“Parecia uma cidade fantasma. A cidade entrou em lockdown. Há duas semanas, nada funciona, as escolas, o comércio, setores públicos, as empresas”. O relato é do mineiro Renato Abreu, de 33 anos, que vivia em Ashkelon, cidade no sul de Israel, a cerca de 10 quilômetros da Faixa de Gaza.
“Tínhamos que seguir a recomendação de segurança de não sair às ruas, de forma alguma”, detalha o coordenador de projetos, que morava em Israel desde 2016, com exceção do período da pandemia de covid-19, quando ficou no Brasil.
Renato é um dos 69 passageiros que chegaram ao Brasil na manhã deste sábado (21), no avião Embraer KC-390 Millennium, da Força Aérea Brasileira (FAB). Foi o sétimo voo da Operação Voltando em Paz, realizada em conjunto com o Ministério das Relações Exteriores (MRE), que decolou na noite de sexta-feira (20) de Tel Aviv.
A aeronave pousou primeiro no Recife, na manhã deste sábado, onde desembarcaram dois passageiros. Os demais seguiram para a Base Aérea do Galeão, no Rio de Janeiro, incluindo três bolivianas, uma mãe e as duas filhas menores de idade. Nove animais de estimação também foram trazidos de Israel.
Mistura de sentimentos
Renato disse que só ficou sabendo que seria repatriado em voo da FAB na manhã de sexta-feira, quando recebeu um telefonema da embaixada brasileira. Ele morava com um irmão, que seguiu para Londres em um voo comercial. Na cidade que fica colada à Faixa de Gaza, ele deixou o tio e o primo.
“Os barulhos são muito altos, a nossa rua foi bombardeada por quatro mísseis. O Sul [de Israel] realmente virou uma zona de guerra”, detalhou o brasileiro que conhecia Karla Stelzer Mendes, de 42 anos, uma das três brasileiras mortas pelos ataques do grupo extremista palestino Hamas, há duas semanas.
Para Renato, que depois de pousar no Rio seguiu a viagem para Belo Horizonte, a volta ao Brasil é uma mistura de sensações. “Alegre por ter dupla cidadania e estar no Brasil, triste porque eu tive amigos que falaram que queriam estar no meu lugar”.
Vida parada
O brasileiro Pedro Terpins passou mais tempo da vida em Israel do que no Brasil.
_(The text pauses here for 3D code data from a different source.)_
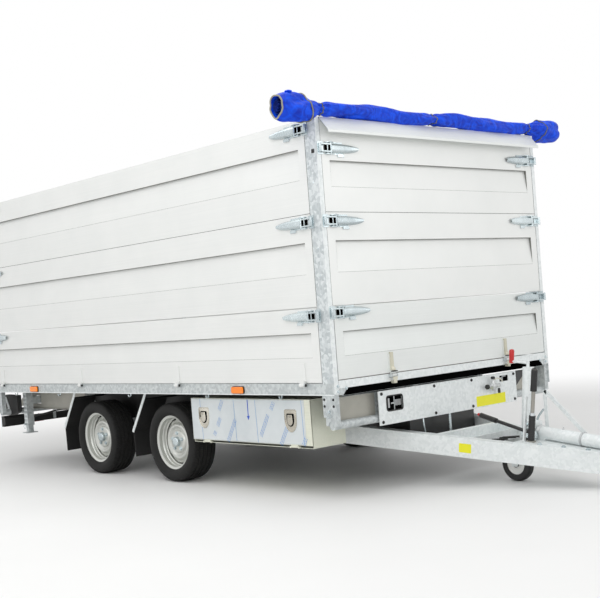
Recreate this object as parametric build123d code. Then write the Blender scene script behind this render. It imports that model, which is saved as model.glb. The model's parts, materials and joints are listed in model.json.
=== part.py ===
"""Tandem-axle dump trailer with a tipping high-sided bed, for a passenger-car towbar.

Frame: +X points to the coupling, +Y to the left-hand side, +Z up; the ground is Z = 0 and the
origin lies in the middle of the trailer's overall length and width. Sizes are in millimetres.
"""

import math
import os

from build123d import *

os.makedirs("parts", exist_ok=True)

# Overall sizes
BED_LENGTH = 4100
BED_WIDTH = 1980
REACH = 1460  # front wall to the tip of the coupling
REAR_OVERHANG = 40  # rear wall to the rear lamps' lenses
OVERALL_LENGTH = BED_LENGTH + REACH + REAR_OVERHANG
FRONT = OVERALL_LENGTH / 2 - REACH  # outer face of the front wall
REAR = FRONT - BED_LENGTH  # outer face of the rear wall
HALF = BED_WIDTH / 2
REARMOST = -OVERALL_LENGTH / 2

# Clearances
MOVE_GAP = 5  # between a moving piece and its neighbour
PIN_FIT = 0.05  # radial, at a pin in its bore
TUBE_GAP = 0.5  # radial, between sliding tubes

# Bed frame
RAIL_BOTTOM = 594
FLOOR_TOP = 660
RAIL_DEPTH = 60
RAIL_WALL = 5
FLOOR_THICK = 18
BEARER_COUNT = 9
BEARER_WIDTH = 40
BEARER_DROP = 40
SPAR_Y = 300
SPAR_WIDTH = 50
SPAR_DROP = 42
FRONT_LIP = 13  # the front beam stands this much above the floor
FRONT_BEAM_DEPTH = 50

# Posts and boards
POST_LONG = 88
POST_SHORT = 34
POST_WALL = 4
BOARD_THICK = 30
BOARD_STEP = 17  # depth of the shadow groove below a board's top rail
END_STRIP = 60
LOWER_TOP = 1083
MIDDLE_TOP = 1596
UPPER_TOP = 2111

# Board hinges, on pins along the outer lower edge of each dropping board
HINGE_OUT = 14
HINGE_DROP = 8
PIN_R = 5
BARREL_R = 11
BARREL_LEN = 34
LUG_THICK = 8
STRAP_WIDTH = 40
STRAP_THICK = 5
STRAP_HEIGHT = 110
NECK_GAP = 3  # a hinge's neck stands this far off the rail
SIDE_HINGE_INSET = 240
FRONT_HINGE_Y = 530

# Running gear
TYRE_R = 262.5
TYRE_WIDTH = 195
WHEEL_INSET = 66  # bed side to the tyre's outer face
AXLE_BEHIND = 106  # the middle between the axles lies this far behind the bed's middle
AXLE_MID = (FRONT + REAR) / 2 - AXLE_BEHIND
AXLE_SPACING = 936
RIM_FLANGE_R = 182
RIM_WIDTH = 155
STUB_R = 22.5
AXLE_TUBE = 80
ARM_REACH = 150
AXLE_TUBE_Z = 340

# Chassis
BEAM_Y = 480
BEAM_WIDTH = 60
BEAM_BOTTOM = 430
BEAM_TOP = 550
TIP_TUBE_R = 24
TIP_TUBE_Z = 425
TIP_INSET_FRONT = 50
TIP_INSET_REAR = 120
TIP_X = REAR + TIP_INSET_REAR
FRONT_TUBE_X = FRONT - TIP_INSET_FRONT
TIP_ANGLE = 40

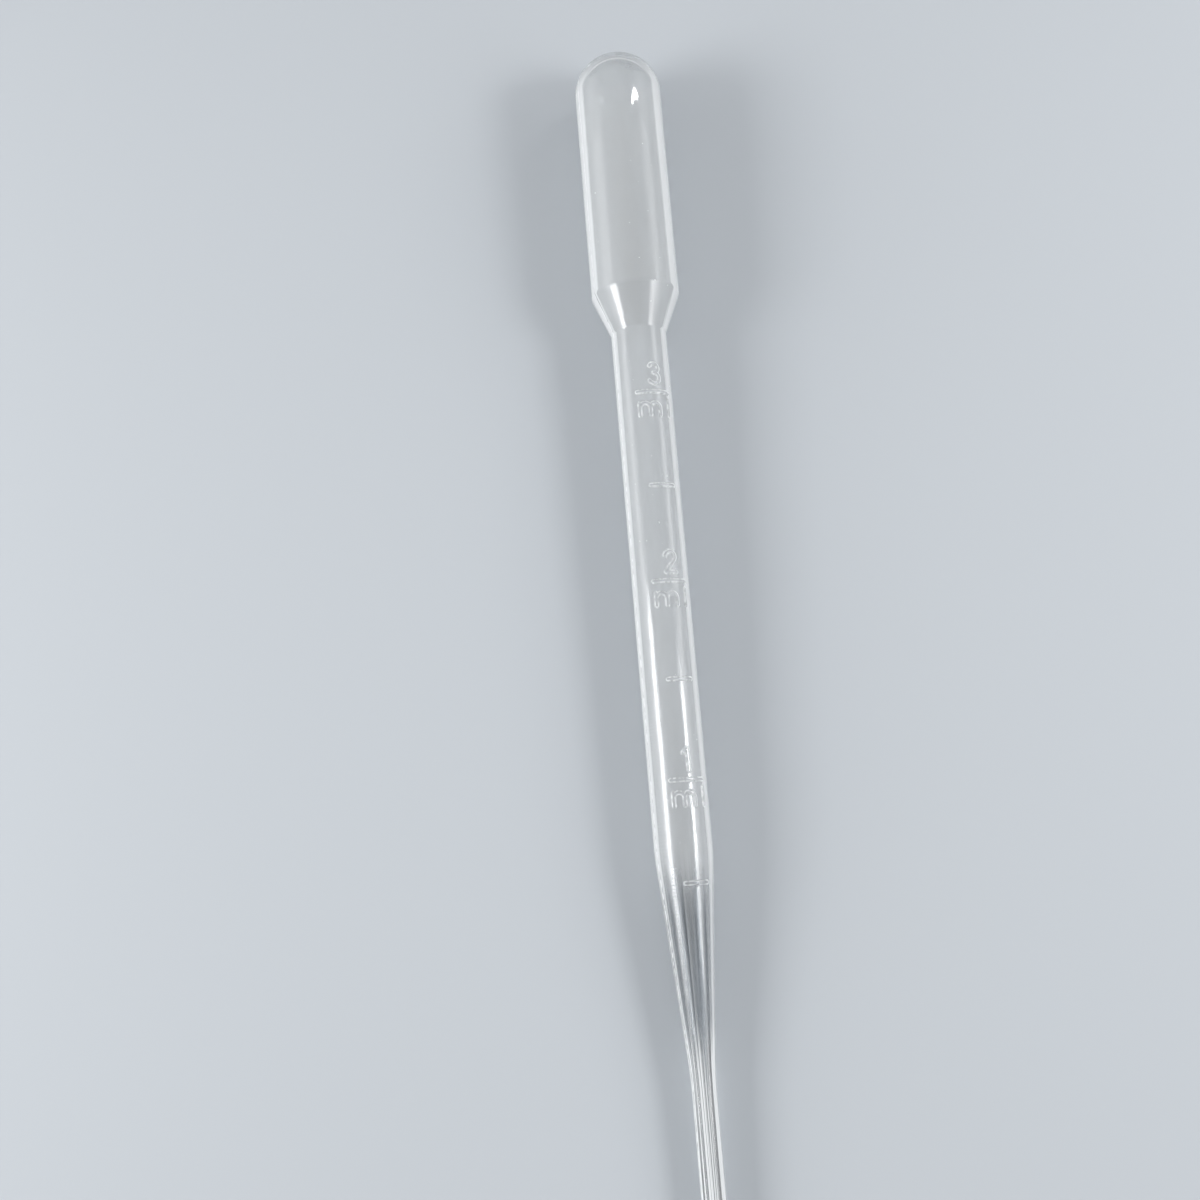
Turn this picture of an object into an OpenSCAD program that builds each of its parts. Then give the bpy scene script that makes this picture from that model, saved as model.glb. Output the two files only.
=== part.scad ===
// Graduated dropper pipette, blow moulded in one piece from soft milky plastic.
// A thin-walled bulb with a domed end narrows to a marked stem, a long taper
// and a fine open tip. It lies on its side as it comes to rest, on the edge of
// the bulb's shoulder and the lower end of the stem, with the tip just off the
// surface and the scale turned upwards.

/* [Bulb] */
// Outside diameter of the bulb
bulb_d = 12; // [10.5:0.1:16]
// Length of the bulb, from the top of its dome to the edge of its shoulder
bulb_len = 35.9; // [25:0.1:50]
// Radius that rounds the top of the bulb into a dome, about a small flat
dome_round = 5.6; // [4:0.1:6]
// Thickness of the bulb's wall
bulb_wall = 0.5; // [0.3:0.05:0.9]

/* [Shoulder] */
// Length of the cone between the bulb and the stem
shoulder_len = 5.5; // [3:0.1:10]
// Radius that rounds the edge where the bulb meets the cone
shoulder_round = 1.2; // [0.5:0.1:2]
// Radius that rounds the neck where the cone meets the stem
neck_round = 1; // [0.5:0.1:2]

/* [Stem] */
// Outside diameter of the stem
stem_d = 7.55; // [6:0.05:9]
// Length of the straight stem, from the neck to the start of the taper
stem_len = 70.3; // [40:0.1:100]
// Thickness of the stem's wall
stem_wall = 0.5; // [0.3:0.05:0.9]

/* [Taper] */
// Length of the taper that draws the stem down to the tip
taper_len = 27.2; // [15:0.1:45]
// Radius of the soft bend at the top of the taper
taper_top_round = 40; // [5:1:60]
// Radius of the soft bend at the foot of the taper
taper_foot_round = 60; // [10:1:90]

/* [Tip] */
// Outside diameter of the tip
tip_d = 3.15; // [2.6:0.05:4.5]
// Length of the straight tip
tip_len = 21.1; // [10:0.1:40]
// Diameter of the bore through the tip
bore_d = 2; // [1:0.05:2.2]
// Bevel around the outer edge of the cut end
rim_bevel = 0.15; // [0.05:0.05:0.25]

/* [Scale] */
// Distance between two marks of the scale, half a millilitre apart
mark_pitch = 12.9; // [8:0.1:20]
// How far the lowest mark lies below the start of the taper
lowest_mark = 3.6; // [1:0.1:5]
// Width of a raised mark along the stem
mark_w = 0.45; // [0.3:0.05:0.8]
// Height of a raised mark above the stem
mark_h = 0.18; // [0.08:0.01:0.2]
// Angle that the long mark at each whole millilitre reaches round the stem
long_sweep = 80; // [60:1:120]
// Angle that the short mark at each half millilitre reaches round the stem
short_sweep = 56; // [30:1:58]
// Angle by which the scale is turned to one side of the top of the stem
scale_turn = 21; // [-45:1:45]

/* [Hidden] */
$fn = 96;

bulb_r = bulb_d / 2;
stem_r = stem_d / 2;
tip_r = tip_d / 2;
bore_r = bore_d / 2;

// Places along the axis, measured from the top of the dome
neck_at = bulb_len + shoulder_len;
taper_at = neck_at + stem_len;
tip_at = taper_at + taper_len;
total_len = tip_at + tip_len;

// Straight steps that make up the dome and each rounded bend
dome_steps = 24;
bend_steps = 8;
// A bend takes at most this share of the shorter straight beside it
bend_share = 0.45;
// Least length of plain stem between the neck and the highest mark
plain_neck = 5;
// How far the foot of a raised mark is sunk into the wall
mark_sink = 0.15;
// Slope on the flanks of a mark, so that it leaves the mould
mark_draft = 0.08;
mark_count = floor((stem_len + lowest_mark - plain_neck) / mark_pitch) + 1;

// Corners of the outline by their place in the list, and the radii that round
// the four past the dome
rounds = [shoulder_round, neck_round, taper_top_round, taper_foot_round];
dome_corner = 1;
shoulder_corner = 2;
taper_corner = 4;
tip_corner = 5;

// Lying on its side, the axis dips towards the tip until the stem's rounded
// end, or the rim of a wide tip, touches the surface that the shoulder lies on
outside = corners(0, stem_r, tip_r);
shoulder_arc = arc_in(outside, shoulder_corner, shoulder_round, bend_share);
stem_arc = arc_in(outside, taper_corner, taper_top_round, bend_share);
rim_edge = [tip_r, total_len - rim_bevel];
dip = min(
    dip_onto(shoulder_arc[0], shoulder_arc[1], stem_arc[0], stem_arc[1]),
    dip_onto(shoulder_arc[0], shoulder_arc[1], rim_edge, 0)
);
lift = shoulder_arc[0] * [cos(dip), sin(dip)] + shoulder_arc[1];
// The ends of the part along the surface, measured from the top of its dome
flat_r = max(bulb_r - dome_round, 0);
back_end = (bulb_r - flat_r) * (cos(dip) - 1) - flat_r * sin(dip);
front_end = total_len * cos(dip) + (tip_r - rim_bevel) * sin(dip);

function unit(v) = v / norm(v);

// Corners of the outline, as [radius, place along the axis], where the bulb is
// inset by the thickness of its wall for the inside
function corners(inset, stem, tip) = [
    [0, inset],
    [bulb_r - inset, inset],
    [bulb_r - inset, bulb_len],
    [stem, neck_at],
    [stem, taper_at],
    [tip, tip_at],
    [tip, total_len]
];

// The arc that rounds corner i of a path: its centre, radius, start and angle
function arc_in(path, i, wanted, share) =
    let (
        back = unit(path[i - 1] - path[i]),
        ahead = unit(path[i + 1] - path[i]),
        half = acos(back * ahead) / 2,
        room = min(norm(path[i - 1] - path[i]), norm(path[i + 1] - path[i])),
        leg = min(wanted / tan(half), share * room),
        radius = leg * tan(half),
        turn = sign(cross(-back, ahead)) * (180 - 2 * half)
    )
    [path[i] + radius / sin(half) * unit(back + ahead), radius, path[i] + leg * back, turn];

// Points along that arc
function bend(path, i, wanted, steps = bend_steps, share = bend_share) =
    let (
        arc = arc_in(path, i, wanted, share),
        from = arc[2] - arc[0]
    )
    [for (k = [0:steps])
        let (t = arc[3] * k / steps)
        arc[0] + [from.x * cos(t) - from.y * sin(t), from.x * sin(t) + from.y * cos(t)]];

// Angle of a level line that touches two circles of the section from outside,
// each given by its centre and radius
function dip_onto(a, a_r, b, b_r) =
    atan2(a.x - b.x, b.y - a.y) - asin((b_r - a_r) / norm(b - a));

// Half section of the solid form inside the outline, from the dome to the tip
module half_section(inset, stem, tip) {
    path = corners(inset, stem, tip);
    polygon(concat(
        [path[0]],
        bend(path, dome_corner, dome_round - inset, dome_steps, 1),
        [for (i = [shoulder_corner:tip_corner]) each bend(path, i, rounds[i - shoulder_corner])],
        [path[tip_corner + 1], [0, total_len]]
    ));
}

// The cut end's outer edge is eased
module rim_cut() {
    polygon([
        [tip_r - rim_bevel, total_len],
        [tip_r, total_len - rim_bevel],
        [tip_r + rim_bevel, total_len - rim_bevel],
        [tip_r + rim_bevel, total_len + rim_bevel],
        [tip_r - rim_bevel, total_len + rim_bevel]
    ]);
}

// The hollow shell, turned from its half section
module shell() {
    rotate_extrude()
        difference() {
            half_section(0, stem_r, tip_r);
            half_section(bulb_wall, stem_r - stem_wall, bore_r);
            rim_cut();
        }
}

// One raised line that reaches round part of the stem at a given place
module mark(place, sweep) {
    wall = lookup(place, [[taper_at, stem_r], [tip_at, tip_r]]);
    foot_w = mark_w + 2 * mark_draft;
    translate([0, 0, place])
        rotate(180 - scale_turn - sweep / 2)
            rotate_extrude(angle = sweep)
                polygon([
                    [wall - mark_sink, -foot_w / 2],
                    [wall, -foot_w / 2],
                    [wall + mark_h, -mark_w / 2],
                    [wall + mark_h, mark_w / 2],
                    [wall, foot_w / 2],
                    [wall - mark_sink, foot_w / 2]
                ]);
}

// The raised lines from the lowest, at half a millilitre, up to the neck
module scale_marks() {
    for (i = [0:mark_count - 1])
        mark(taper_at + lowest_mark - i * mark_pitch, i % 2 == 1 ? long_sweep : short_sweep);
}

module pipette() {
    color([0.86, 0.88, 0.89, 0.6])
        translate([-(back_end + front_end) / 2, 0, lift])
            rotate([0, 90 + dip, 0]) {
                shell();
                scale_marks();
            }
}

pipette();
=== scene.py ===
"""The dropper pipette: one blow-moulded shell of milky plastic, lying on a pale table."""

import math

import bpy
import numpy as np
from mathutils import Matrix, Vector


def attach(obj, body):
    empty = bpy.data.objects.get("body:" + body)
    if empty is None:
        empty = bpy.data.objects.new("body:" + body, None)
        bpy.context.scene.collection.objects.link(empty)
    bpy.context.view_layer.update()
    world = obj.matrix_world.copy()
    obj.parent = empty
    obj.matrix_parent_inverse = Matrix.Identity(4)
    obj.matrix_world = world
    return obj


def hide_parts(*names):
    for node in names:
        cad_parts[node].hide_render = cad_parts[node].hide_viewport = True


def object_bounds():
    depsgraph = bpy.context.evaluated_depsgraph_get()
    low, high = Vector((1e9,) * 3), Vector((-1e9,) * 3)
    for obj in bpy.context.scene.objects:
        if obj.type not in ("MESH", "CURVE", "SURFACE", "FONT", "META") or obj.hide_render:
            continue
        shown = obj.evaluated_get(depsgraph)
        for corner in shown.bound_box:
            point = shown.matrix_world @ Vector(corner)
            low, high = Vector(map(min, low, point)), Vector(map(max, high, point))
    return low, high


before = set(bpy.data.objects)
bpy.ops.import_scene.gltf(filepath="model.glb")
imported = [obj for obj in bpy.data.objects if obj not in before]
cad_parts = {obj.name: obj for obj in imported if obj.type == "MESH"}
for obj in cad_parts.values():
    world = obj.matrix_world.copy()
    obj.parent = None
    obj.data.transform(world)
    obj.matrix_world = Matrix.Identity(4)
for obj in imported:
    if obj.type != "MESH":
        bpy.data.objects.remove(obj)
cad_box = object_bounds()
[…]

Aos 23 anos, ele desembarcou no Rio de Janeiro após viver 18 anos no Oriente Médio. O barman e estudante de ciência política morava em Tel Aviv e enfrentou uma rotina de exceção nos últimos dias.
“Eu estava desempregado, a minha faculdade parou, toda a minha vida está parada. Eu estava havia duas semanas só no meu quarto, sem sair, sem encontrar amigos, sem trabalhar”, relata Pedro, que tem família em São Paulo.
Ele contou que conhecia, ao menos, três das pessoas que foram mortas nos ataques de 7 de outubro, incluindo a brasileira Bruna Valeanu, de 24 anos.
“Tem mais pessoas que eu ainda não sei se estão [sequestradas] em Gaza ou se estão mortos e ainda não foram descobertos os corpos”, lamenta.
Mais de 1,2 mil repatriados
Até agora, a operação para repatriar brasileiros soma sete voos que trouxeram 1.204 passageiros e 44 pets. De acordo com o MRE, as três cidadãs bolivianas foram incluídas no avião “após constatado o não comparecimento de passageiros brasileiros”.
A administradora Michele Antunes morava havia cinco anos em Jerusalém e descreveu o cotidiano dos últimos dias na cidade. “Tivemos que, várias vezes, ir para bunkers. Mas nada que se aproximasse do que se passou perto de Gaza. Graças a Deus, a gente estava um pouco mais seguro, mas era um desespero porque não tinha ninguém nas ruas, todo mundo com medo de tudo”.